7. As young writers, we come to the capital adolescents and live a life close to homelessness, sometimes without shelter or in a house without a clear address. When we start writing, it seems that we don’t care where we may end up. Writing is magic, it’s like a dream; we’re attracted to it, but we don’t know why. Do you know why? 

Ah, now you’re talking about youth and all the crazy things we’ve done. Writing poetry is drinking from the fountain of youth. I think I am more deliberate now, though, not as instinctive as I used to be. But I still get lost in the strange cities in my poems, or in dreams. There’s no escaping that. Here is a poem about saving oneself through writing:

A boat made from a half-walnut shell

A boat made from a half-walnut shell floats on the dark waters. Inside it, the mouse scribbles something. The words flow like string from the tip of her pen which knits them into a small, triangular sail. The mouse raises the poem at the mast. Her heart is a compass pointing West. She knows nothing about what waits ahead: new land, new life, new dangers. Huge waves crash into the boat, but she knows it will keep sailing if she keeps writing.

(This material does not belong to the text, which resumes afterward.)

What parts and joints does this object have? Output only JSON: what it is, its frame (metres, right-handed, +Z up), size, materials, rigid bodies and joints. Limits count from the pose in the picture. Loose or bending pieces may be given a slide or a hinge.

8. How do you find time to write? You also host poetry evenings and host translation events during National Translation Month, which you co-founded. How do you find time for everything?

I always carry a notebook and jot down fragments of poems, sometimes long, sometimes very short. Every few days, I can string a poem from these fragments, usually on Sunday afternoons. I think about poems while I’m doing housework or gardening. I type up a draft on Sundays that I revise on Monday night for the workshop on Tuesday every week. I forgot to tell you I go to The Red Wheelbarrow Poets workshop where we share and critique our poems. It forces me to come up with a new poem, good or bad. In time, I gather enough work to create a collection.

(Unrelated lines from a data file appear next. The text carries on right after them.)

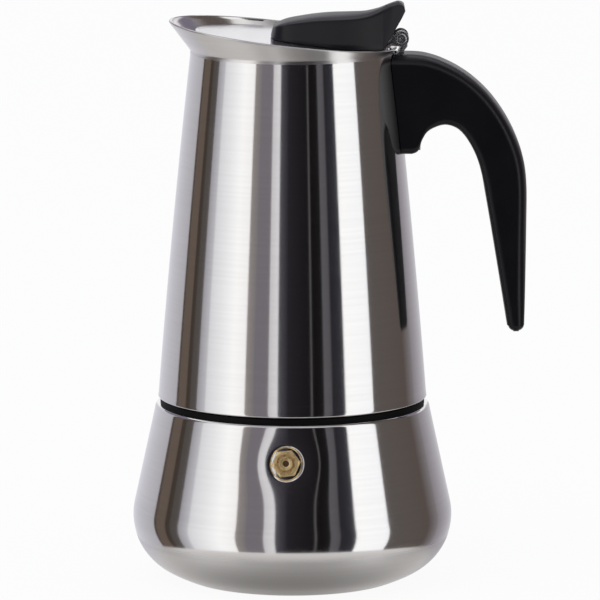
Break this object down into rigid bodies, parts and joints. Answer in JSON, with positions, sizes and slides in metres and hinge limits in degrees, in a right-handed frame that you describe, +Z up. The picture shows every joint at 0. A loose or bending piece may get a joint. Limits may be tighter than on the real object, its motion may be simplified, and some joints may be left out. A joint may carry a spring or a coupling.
{
  "type": "moka pot",
  "caption": "Stove-top moka pot in polished steel: a round-bellied boiler, a tapering upper chamber with a pouring lip, a hinged lid with a black knob, and an arched black handle.",
  "frame": {"origin": "centre of the flat foot, on the surface that the pot stands on", "axes": "+Z up along the pot's axis, +X towards the handle, -X towards the spout, the safety valve on the -Y side"},
  "size_m": [0.1278, 0.104, 0.1886],
  "materials": {
    "polished_steel": "polished with fine turning lines",
    "satin_steel": "satin",
    "lid_steel": "fine satin",
    "bright_fixings": "bright",
    "black_plastic": "moulded, satin",
    "brass": "turned",
    "spring_steel": "drawn wire",
    "black_silicone": "matt",
    "white_silicone": "matt"
  },
  "bodies": {
    "boiler": {"boiler_shell": "polished_steel", "seam_seal": "black_silicone", "valve_body": "brass", "valve_seat_plug": "brass", "valve_washer": "brass", "valve_nut": "brass", "valve_spring": "spring_steel"},
    "valve_plunger": {"valve_plunger": "brass"},
    "funnel": {"funnel_basket": "satin_steel", "funnel_screen": "satin_steel", "funnel_stem": "satin_steel"},
    "seal_pack": {"gasket": "white_silicone", "filter_plate": "satin_steel"},
    "upper_chamber": {"upper_shell": "polished_steel", "threaded_ring": "satin_steel", "chamber_floor": "satin_steel", "riser_tube": "satin_steel", "riser_cap": "satin_steel", "pouring_collar": "satin_steel", "hinge_strap": "satin_steel", "handle_grip": "black_plastic", "handle_bracket": "satin_steel", "handle_screw": "bright_fixings", "handle_screw_washer": "bright_fixings"},
    "lid": {"lid_disc": "lid_steel", "lid_knob": "black_plastic", "knob_screw_front": "bright_fixings", "knob_screw_back": "bright_fixings", "knob_washer_front": "bright_fixings", "knob_washer_back": "bright_fixings", "hinge_leaf": "satin_steel", "hinge_pin": "bright_fixings"}
  },
  "joints": [
    {"name": "upper_lift", "type": "slide", "parent": "boiler", "child": "seal_pack", "axis": [0, 0, 1], "range_m": [0, 0.009]},
    {"name": "upper_unscrew", "type": "hinge", "parent": "seal_pack", "child": "upper_chamber", "pos_m": [0, 0, 0], "axis": [0, 0, 1], "range_deg": [0, 1080]},
    {"name": "funnel_lift", "type": "slide", "parent": "boiler", "child": "funnel", "axis": [0, 0, 1], "range_m": [0, 0.0045]},
    {"name": "lid_hinge", "type": "hinge", "parent": "upper_chamber", "child": "lid", "pos_m": [0.0351, 0, 0.1766], "axis": [0, 1, 0], "range_deg": [0, 105]},
    {"name": "valve_lift", "type": "slide", "parent": "boiler", "child": "valve_plunger", "axis": [-0.0409, -0.9762, 0.213], "range_m": [0, 0.001], "stiffness_N_per_m": 800, "springref_m": -0.00125, "deforming": ["valve_spring"]}
  ],
  "couplings": [
    {"joint": "upper_lift", "follows": "upper_unscrew", "m_per_rad": 0.00047746},
    {"joint": "funnel_lift", "follows": "upper_unscrew", "m_per_rad": 0.00023873}
  ]
}
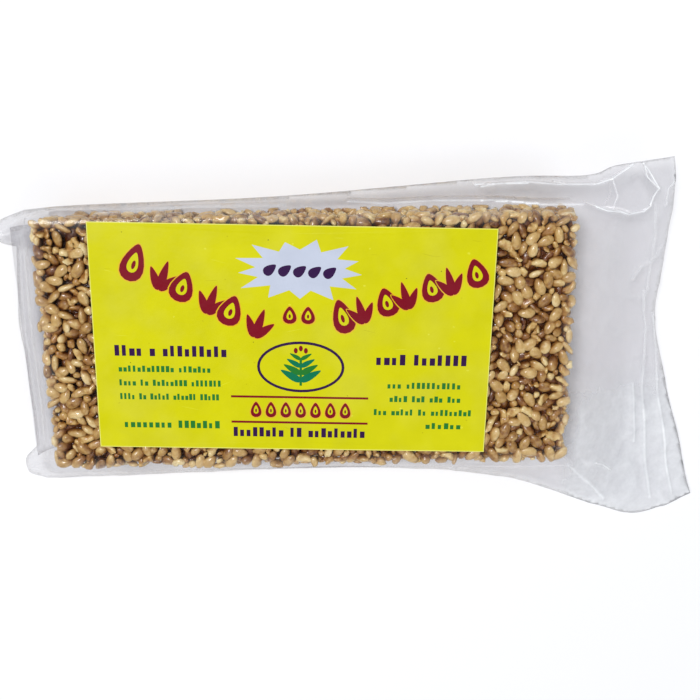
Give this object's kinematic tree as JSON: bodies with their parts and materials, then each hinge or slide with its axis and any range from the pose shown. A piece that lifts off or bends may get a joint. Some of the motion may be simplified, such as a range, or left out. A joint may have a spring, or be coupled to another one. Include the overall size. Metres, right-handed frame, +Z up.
{
  "type": "sesame brittle slab",
  "caption": "Flat oblong slab of toasted sesame seeds set in syrup, in a clear film bag that is wider at its sealed end, with a plain-print paper label on its face.",
  "frame": {"origin": "middle of the whole pack's footprint, on the surface that it lies on", "axes": "+X along the slab towards the bag's wide sealed end, +Y across the slab towards the top of the print, +Z up out of the labelled face"},
  "size_m": [0.1484, 0.0782, 0.0148],
  "materials": {
    "seeds_in_syrup": "toasted tan seeds with a glossy coat of brown syrup between them",
    "printed_paper": "smooth yellow paper with a plain print in dark red, purple, green and white",
    "clear_film": "thin clear glossy film with creases and a heat seal"
  },
  "bodies": {
    "root": {"slab": "seeds_in_syrup", "label": "printed_paper", "bag": "clear_film"}
  },
  "joints": []
}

In 2013, I co-founded National Translation Month together with my friend, poet and journalist Loren Kleinman. Modeled after the awareness months in the United States, we celebrate and promote the work of translators and authors in translation each year during the month of September. We work the entire year to schedule posts and events for the entire month, then September is a marathon of translations, readings, and lectures. It’s hard work, but we love it. And this year we’re celebrating our 10th anniversary! I hope you’ll join us in September for that.

9. From Angels & Beasts to Nothing Important Happened Today to Writing on the Walls at Night, is there is a single thread connecting your books? Like writing about small things, the vocabulary of isolation and of abandoned balconies, and of the cities in your dreams?

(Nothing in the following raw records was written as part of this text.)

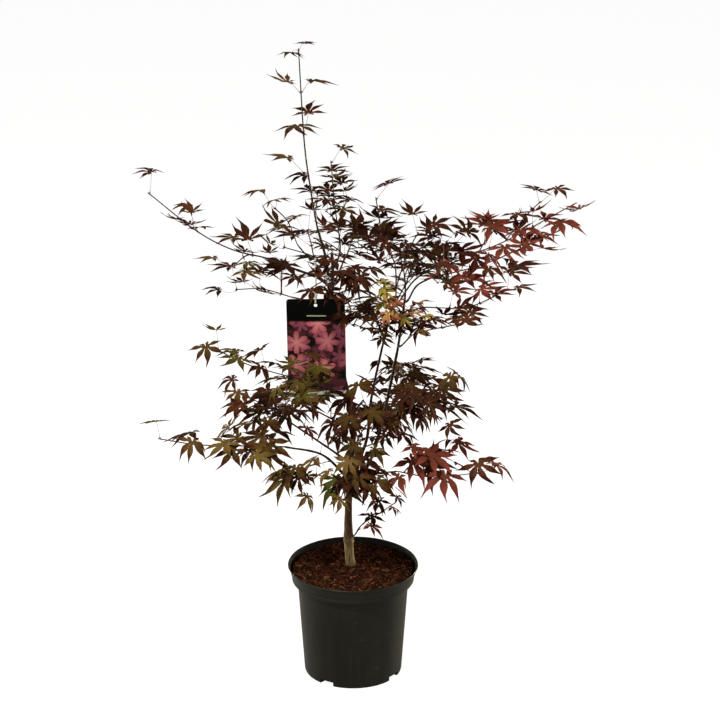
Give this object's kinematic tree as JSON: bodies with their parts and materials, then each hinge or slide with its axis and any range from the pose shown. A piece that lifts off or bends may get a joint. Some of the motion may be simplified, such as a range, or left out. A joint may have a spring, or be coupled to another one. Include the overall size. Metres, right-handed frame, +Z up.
{
  "type": "potted japanese maple",
  "caption": "Young Japanese maple with a grafted trunk, rising side stems, spreading boughs and lobed dark red leaves, in a round nursery pot with a plain hanging label.",
  "frame": {"origin": "centre of the pot's flat underside, on the ground", "axes": "+Z up along the trunk, +X to the right of the plant's front view, +Y to the back; the front faces -Y"},
  "size_m": [0.9414, 0.5732, 1.3859],
  "materials": {
    "pot_plastic": "black satin moulded plastic",
    "peat": "brown fibrous growing medium",
    "bark": "grey-brown striated bark",
    "twig_bark": "smooth dark brown young bark",
    "leaf_dark": "matt brown-red leaves",
    "leaf_red": "matt red-brown leaves",
    "leaf_olive": "matt olive leaves",
    "leaf_green": "matt green leaves",
    "leaf_young": "matt yellow-green young leaves",
    "card": null,
    "strap": "pale plastic strap"
  },
  "bodies": {
    "root": {"nursery_pot": "pot_plastic", "growing_medium": "peat", "trunk": "bark", "leader_bough": "twig_bark", "second_leader_bough": "twig_bark", "upper_left_bough": "twig_bark", "left_high_bough": "twig_bark", "left_rear_bough": "twig_bark", "left_green_bough": "twig_bark", "left_low_bough": "twig_bark", "left_inner_bough": "twig_bark", "right_front_stem": "twig_bark", "right_rear_stem": "twig_bark", "right_high_bough": "twig_bark", "right_upper_bough": "twig_bark", "right_mid_bough": "twig_bark", "right_shoulder_bough": "twig_bark", "right_inner_bough": "twig_bark", "right_low_bough": "twig_bark", "young_bough": "twig_bark", "crown_front_bough": "twig_bark", "crown_rear_bough": "twig_bark", "knot_rear_bough": "twig_bark", "inner_rear_bough": "twig_bark", "low_rear_bough": "twig_bark", "left_rear_low_bough": "twig_bark", "centre_front_bough": "twig_bark", "top_foliage": "leaf_dark", "second_top_foliage": "leaf_dark", "upper_left_foliage": "leaf_dark", "centre_high_foliage": "leaf_dark", "crown_left_foliage": "leaf_dark", "left_high_foliage": "leaf_dark", "left_rear_foliage": "leaf_dark", "left_green_foliage": "leaf_green", "left_low_foliage": "leaf_olive", "left_inner_foliage": "leaf_dark", "lowest_left_foliage": "leaf_dark", "front_low_foliage": "leaf_olive", "centre_right_foliage": "leaf_dark", "right_low_foliage": "leaf_red", "lowest_right_foliage": "leaf_dark", "right_inner_foliage": "leaf_dark", "right_shoulder_foliage": "leaf_dark", "right_mid_foliage": "leaf_dark", "right_high_foliage": "leaf_red", "right_upper_foliage": "leaf_red", "knot_foliage": "leaf_dark", "knot_front_foliage": "leaf_dark", "young_foliage": "leaf_young", "crown_front_foliage": "leaf_dark", "crown_rear_foliage": "leaf_dark", "knot_rear_foliage": "leaf_dark", "inner_rear_foliage": "leaf_dark", "low_rear_foliage": "leaf_dark", "left_rear_low_foliage": "leaf_dark", "centre_front_foliage": "leaf_dark", "label_card": "card", "label_strap": "strap"}
  },
  "joints": []
}
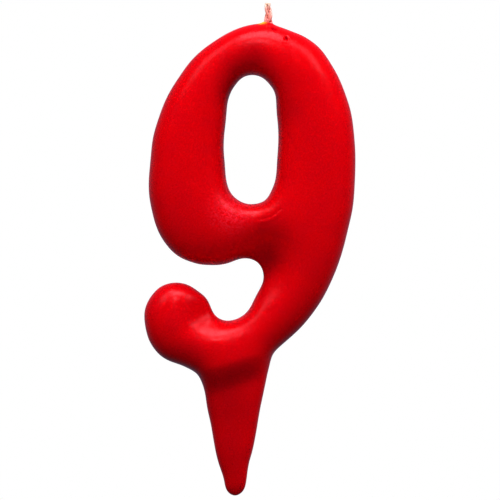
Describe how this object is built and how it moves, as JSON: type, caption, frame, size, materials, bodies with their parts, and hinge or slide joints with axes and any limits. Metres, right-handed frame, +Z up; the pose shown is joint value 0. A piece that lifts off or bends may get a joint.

I try to make my books different from each other, to surprise my readers. I don’t like the style of some poets who write a never-ending poem, the same one, throughout their books, all their life. But of course, I repeat my themes: Romania, history, Bucharest and New York City, childhood, my parents, my brother, they all show up in all my poems. I guess the single thread connecting my books is my life. You can open each book and find my footsteps and hear my voice. I hope you do.

Claudia Serea’s poems and translations have been published in Field, New Letters, Prairie Schooner, The Puritan, Oxford Poetry, and elsewhere. She is the author of six poetry collections, most recently Writing on the Walls at Night (Unsolicited Press, 2022). Serea’s poems have been translated in French, Italian, Russian, Arabic, and Farsi and featured on The Writer’s Almanac. She is a founding editor of National Translation Month, serves on the board of The Red Wheelbarrow Poets, and co-hosts The Red Wheelbarrow Poetry Readings.

Akram Alkatreb was born and raised in Salamiah, Syria, a city renowned for its poets. He attended the University of Damascus, graduating with a degree in law. Alkatreb has worked as an art critic and journalist since1996, contributing to many major Arabic publications. He has published seven poetry collections in Arabic, English, and Spanish, and he has participated in many poetry festivals in the U.S. and around the world. He lives in the United States since 2001.